**Given exercise**
Return, exactly as written, every line from the first line of the data below through the line that contains "return [place for".

[3D code data]
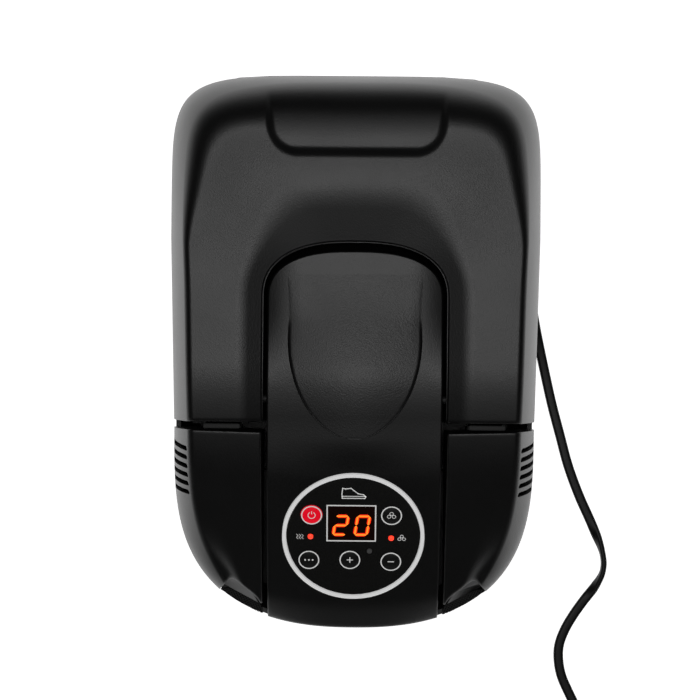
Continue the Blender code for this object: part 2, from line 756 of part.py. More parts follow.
def tray_row(core, aim, thickness):
    x, y = hit(in_body, core, aim)
    nx, ny = normal_at(x, y)
    row = []
    for k in range(5):
        z = mix(RIM_Z, FLOOR_Z + 0.004, k / 4)
        inset = 0.0008 + 0.010 * ((RIM_Z - z) / RIM_Z) ** 1.8 + thickness
        row.append((x - nx * inset, y - ny * inset, z))
    inset = row[-1]
    low = FLOOR_Z + thickness
    for turn in (math.pi / 4, math.pi / 2):
        r = 0.004 - thickness * 0.5
        d = r * (1 - math.cos(turn))
        row.append((inset[0] - nx * d, inset[1] - ny * d, low + (0.004 - thickness) * (1 - math.sin(turn))))
    start = row[-1]
    for share in (0.35, 1.0):
        row.append((mix(start[0], core[0], share), mix(start[1], core[1], share), low))
    return row


def corner_places(at):
    return [(f"{end}_{word}", side * at[0], way * at[1]) for end, way in (("front", -1), ("rear", 1))
            for word, side in SIDES]


def rear_places(at):
    return [place for place in corner_places(at) if place[2] > 0]


def make_tray():
    places = rays(0.085, -0.085, 7, 20, 20)
    tray = cup(
        "base_tray",
        [tray_row(core, aim, 0.0) for core, aim in places],
        [tray_row(core, aim, 0.0025) for core, aim in places],
        "black_plastic",
    )
    inner_floor = FLOOR_Z + 0.0025
    for name, x, y in rear_places(SCREW_AT):
        boss = rod(f"{name}_boss", (x, y, inner_floor - 0.001), (x, y, inner_floor + 0.007), 0.0055, sides=20)
        add(tray, boss)
        cut(tray, rod(f"{name}_sink", (x, y, FLOOR_Z - 0.001), (x, y, FLOOR_Z + 0.005), 0.0040, sides=20))
        cut(tray, rod(f"{name}_bore", (x, y, FLOOR_Z), (x, y, FLOOR_Z + 0.02), 0.0019, sides=16))
        head_z = FLOOR_Z + 0.005 - TOUCH
        turned(f"{name}_screw", [(0, head_z - 0.0022), (0.0028, head_z - 0.0022), (0.0034, head_z - 0.0012),
                                 (0.0034, head_z), (0.0015, head_z), (0.0015, 0.030), (0, 0.0308)],
               "steel", 20, Matrix.Translation((x, y, 0)))
    for name, x, y in corner_places(FOOT_AT):
        turned(f"{name}_foot", [(0, 0), (FOOT_R - 0.0006, 0), (FOOT_R, 0.0006), (FOOT_R, FLOOR_Z - TOUCH),
                                (0, FLOOR_Z - TOUCH)], "rubber", 24, Matrix.Translation((x, y, 0)))
    # The block low on the right side that the cord comes out of: a bore for the strain relief's shank,
    # and an open channel ahead of it
    root = GLAND_TIP - GLAND_AIM * GLAND_LENGTH
    low = (GLAND_TIP.x - 0.0115, GLAND_TIP.y - 0.022, inner_floor - 0.001)
    high = (GLAND_TIP.x + 0.0003, root.y + 0.0115, root.z + 0.0060)
    add(tray, box("cord_block", low, high))
    cut(tray, rod("gland_cutter", root - GLAND_AIM * 0.030, root + GLAND_AIM * 0.004, GLAND_R[0] + FIT))
    cut(tray, rod("channel_cutter", root, root + GLAND_AIM * 0.060, GLAND_R[1] + FIT))


def make_gland():
    """A tapered strain relief: a shank held in the fairing, a collar in front of it and a long cone."""
    turn = GLAND_AIM.to_track_quat("Z", "Y").to_matrix().to_4x4()
    length = GLAND_LENGTH - TOUCH
    place = Matrix.Translation(GLAND_TIP - GLAND_AIM * length) @ turn
    shank, collar, cone, end = GLAND_R
    turned("cord_gland", [(0, -0.010), (shank, -0.010), (shank, 0.0006), (collar, 0.0010), (collar, 0.0035),
                          (cone, 0.0045), (end, length - TOUCH), (0, length - TOUCH)],
           "rubber", 24, place)


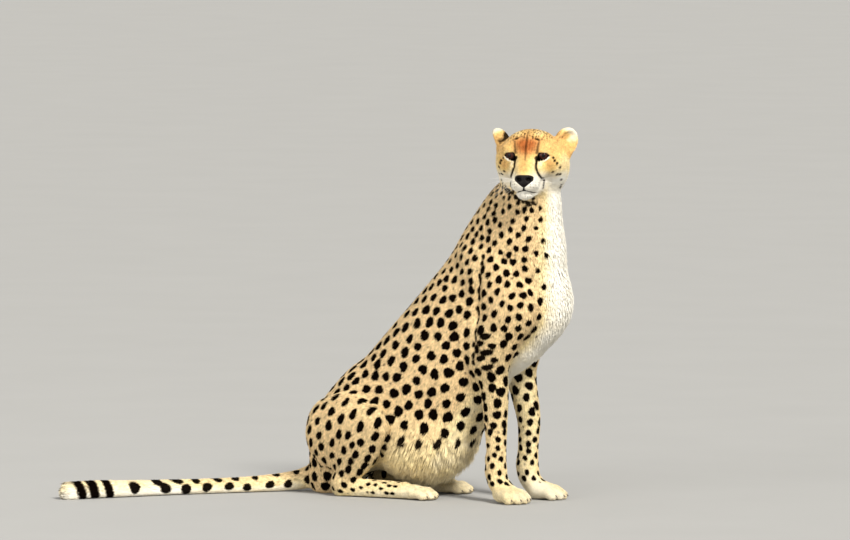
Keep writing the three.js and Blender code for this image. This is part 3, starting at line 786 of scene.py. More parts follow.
def bare_skin(p):
    """Distance to the edge of bare black skin: nose pad, lips and rims of the lids; below zero on it."""
    y = np.abs(p[:, 1])
    pad = np.maximum(p[:, 2] + 43.0 + 6.0 * (y / 23) ** 4, y - 23.5)
    pad = np.maximum(pad, (y * 0.80 - (p[:, 2] + 76)) * 0.78)
    pad = np.maximum(pad, 97 - p[:, 0])
    slit = np.maximum(y - 1.2, np.maximum(p[:, 2] + 72, -82 - p[:, 2]))
    lips = np.abs(p[:, 2] - lip_line(p)) - (2.2 + 2.2 * np.exp(-((y / 9) ** 2)) - 3.0 * ease(y, 18, 32))
    mouth = np.maximum(np.minimum(lips, slit), 62 - p[:, 0])
    rims = FAR
    for s in (1, -1):
        gap, q = between_lids(p, s)
        near = np.where((np.linalg.norm(p - eye_centre(s), axis=1) < 30) & (q[:, 0] > 0), gap - 2.4, FAR)
        corner = np.linalg.norm(q[:, 1:] - (-s * 14.5, -3.6), axis=1) - 2.2
        corner = np.where((np.linalg.norm(p - eye_centre(s), axis=1) < 32) & (q[:, 0] > 0), corner, FAR)
        rims = np.minimum(rims, np.minimum(near, corner))
    return np.minimum(np.minimum(pad, mouth), rims)


def moved(values, amount, goals):
    """Several values, each moved part of the way to its goal."""
    return [v + amount * (goal - v) for v, goal in zip(values, goals)]


def spot_plan(P, parts, share):
    """For places on the skin: the room that a spot takes, its half length along the hair, its half width and
    how dark it is; a room of 0 means no spots there."""
    x, z = P[:, 0], P[:, 2]
    p = to_head(P)
    on_trunk, on_head, belly_side = share["trunk"], share["head"], parts["trunk"][3]
    rump = ease(z, 620, 420)
    grow = 8.0 + 4.3 * rump
    room, long, wide = 24.0 + 10.5 * rump, grow * 1.05, grow * 0.97
    nape = ease(z, 640, 780)
    room, long, wide = room - 4 * nape, long - 1.0 * nape, wide - 1.8 * nape
    flank = ease(z, 270, 150) * ease(x, 200, 120) * ease(x, -120, -60)
    room, long, wide = room + 8 * flank, long + 2 * flank, wide - 1.0 * flank
    low = ease(z, 175, 130) * ease(x, -110, -60)
    long, wide = long - 1.5 * low, wide - 3.2 * low
    front = ease(belly_side, 0.35, 0.85) * ease(z, 300, 380)
    plan = room + 8 * front, long - 1.6 * front, wide - 1.6 * front

    plan = moved(plan, share["shoulder_left"] + share["shoulder_right"], (26, 9.4, 8.4))
    plan = moved(plan, on_trunk * ease(z, 735, 770), (14.5, 6.6, 4.6))
    down = ease(z, 330, 110)
    on_forelegs = share["foreleg_left"] + share["foreleg_right"]
    plan = moved(plan, on_forelegs, (31 - 10 * down, 12.6 - 4.6 * down, 11.0 - 4.2 * down))
    high = ease(z, 100, 200)
    haunch = sum(share[n] for n in parts if n.startswith(("thigh", "shank")))
    plan = moved(plan, haunch, (27 + 9 * high, 11.2 + 2.0 * high, 7.8 + 2.0 * high))
    plan = moved(plan, share["hindfoot_left"] + share["hindfoot_right"], (21, 6.6, 4.2))
    room, long, wide = moved(plan, on_head, (11.5, 3.7, 2.9))

    edge = 0.84 + 0.10 * np.sin(z / 23) * np.sin(z / 9.1 + 2) - 0.25 * ease(z, 715, 765)
    none = (belly_side > edge) & (on_trunk > 0.5) & (z > 250)  # throat and breast
    none |= (z < 128) & (on_trunk > 0.5) & (x > -70)  # belly
    none |= (z < 105) & (x > -150) & (x < 40) & (on_trunk > 0.2)
    none |= ((z < 42) & (on_forelegs > 0.5)) | ((z < 60) & (x > -30) & (x < 120)) | (z < 8)  # feet
    none |= (share["tail"] > 0.5) & (parts["tail"][2] > 20)  # these are laid in rows
    in_front = (p[:, 0] > 8 + 0.5 * (p[:, 2] - 20)) | ((p[:, 2] < 12) & (p[:, 0] > -28))
    none |= (on_head > 0.4) & in_front  # face and cheeks
    none |= np.minimum(*(np.linalg.norm(in_ear(p, e) - (0, 0, 26), axis=1) for e in SIDES)) < 46
    strength = (1 - 0.35 * on_head) * (1 - 0.015 * on_trunk * ease(z, 190, 120) * ease(x, -110, -60))
    return np.where(none, 0.0, room), long, wide, strength


RING_LEAN = 7.0  # how much nearer to the tip a ring is at its top than at the tail's side
RINGS = ((0.0, 12.0), (34.0, 13.0), (74.0, 11.0))  # each dark ring: how far back from the first, half width
TAIL_LENGTH = float(np.linalg.norm(np.diff(smooth_stations(TAIL)[:, :3], axis=0), axis=1).sum())
FIRST_RING = TAIL_LENGTH - 18.0
TAIL_ROWS = 22  # spots along each side of the tail, before its rings


def scatter(P, room, rng, taken=(), gap=0.0):
    """Picks vertices in a chance order so that no two are closer than their shared room."""
    order = rng.permutation(len(P))
    P, room = P[order], room[order]
    alive = room > 0
    for centre, radius in taken:
        alive &= ((P - centre) ** 2).sum(1) > (radius + gap) ** 2
    chosen = []
    while alive.any():
        i = int(alive.argmax())
        chosen.append(i)
        alive &= ((P - P[i]) ** 2).sum(1) > (0.5 * (room + room[i])) ** 2
    return order[chosen]


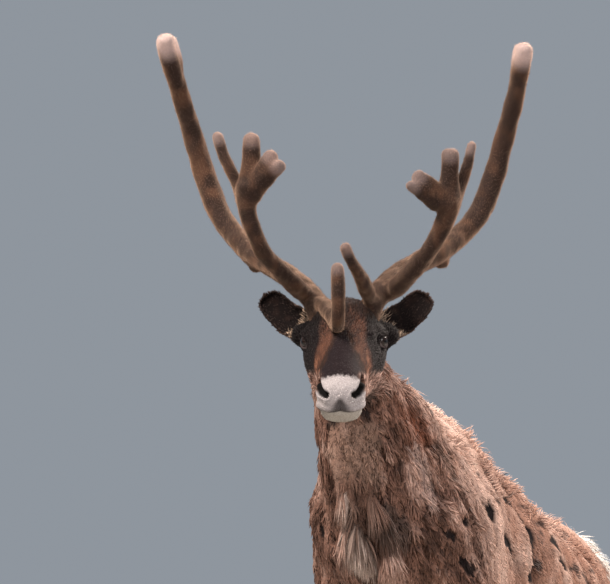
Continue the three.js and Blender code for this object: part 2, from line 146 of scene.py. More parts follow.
def closedRings(grid, tips):
    # quads between rings of one size, and a fan to a tip at each end
    count, sides = grid.shape[:2]
    points = np.concatenate([grid.reshape(-1, 3), np.array(tips)])
    r, k = np.meshgrid(np.arange(count - 1), np.arange(sides), indexing="ij")
    a, b = r * sides + k, r * sides + (k + 1) % sides
    quads = np.stack([a, b, b + sides, a + sides], -1).reshape(-1, 4)
    k = np.arange(sides)
    last = (count - 1) * sides
    first = np.stack([np.full(sides, count * sides), (k + 1) % sides, k], -1)
    final = np.stack([np.full(sides, count * sides + 1), last + k, last + (k + 1) % sides], -1)
    return facedOut(points, [quads, np.concatenate([first, final])])


def facedOut(points, faces):
    # turns every face round if the signed volume is negative
    volume = 0.0
    for group in faces:
        a, b, c = points[group[:, 0]], points[group[:, 1]], points[group[:, 2]]
        volume += np.einsum("ij,ij->", a, np.cross(b, c))
        if group.shape[1] == 4:
            volume += np.einsum("ij,ij->", a, np.cross(c, points[group[:, 3]]))
    return points, [group if volume > 0 else group[:, ::-1] for group in faces]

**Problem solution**
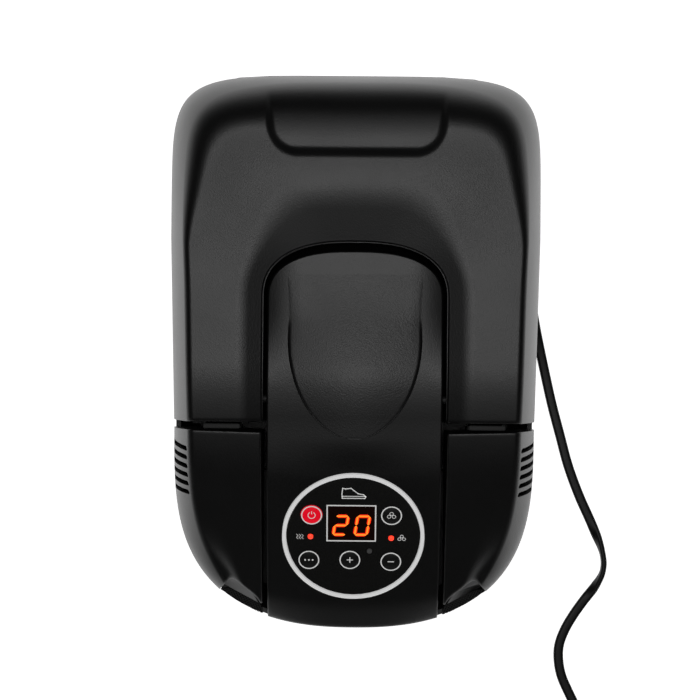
Continue the Blender code for this object: part 2, from line 756 of part.py. More parts follow.
def tray_row(core, aim, thickness):
    x, y = hit(in_body, core, aim)
    nx, ny = normal_at(x, y)
    row = []
    for k in range(5):
        z = mix(RIM_Z, FLOOR_Z + 0.004, k / 4)
        inset = 0.0008 + 0.010 * ((RIM_Z - z) / RIM_Z) ** 1.8 + thickness
        row.append((x - nx * inset, y - ny * inset, z))
    inset = row[-1]
    low = FLOOR_Z + thickness
    for turn in (math.pi / 4, math.pi / 2):
        r = 0.004 - thickness * 0.5
        d = r * (1 - math.cos(turn))
        row.append((inset[0] - nx * d, inset[1] - ny * d, low + (0.004 - thickness) * (1 - math.sin(turn))))
    start = row[-1]
    for share in (0.35, 1.0):
        row.append((mix(start[0], core[0], share), mix(start[1], core[1], share), low))
    return row


def corner_places(at):
    return [(f"{end}_{word}", side * at[0], way * at[1]) for end, way in (("front", -1), ("rear", 1))
            for word, side in SIDES]


def rear_places(at):
    return [place for place in corner_places(at) if place[2] > 0]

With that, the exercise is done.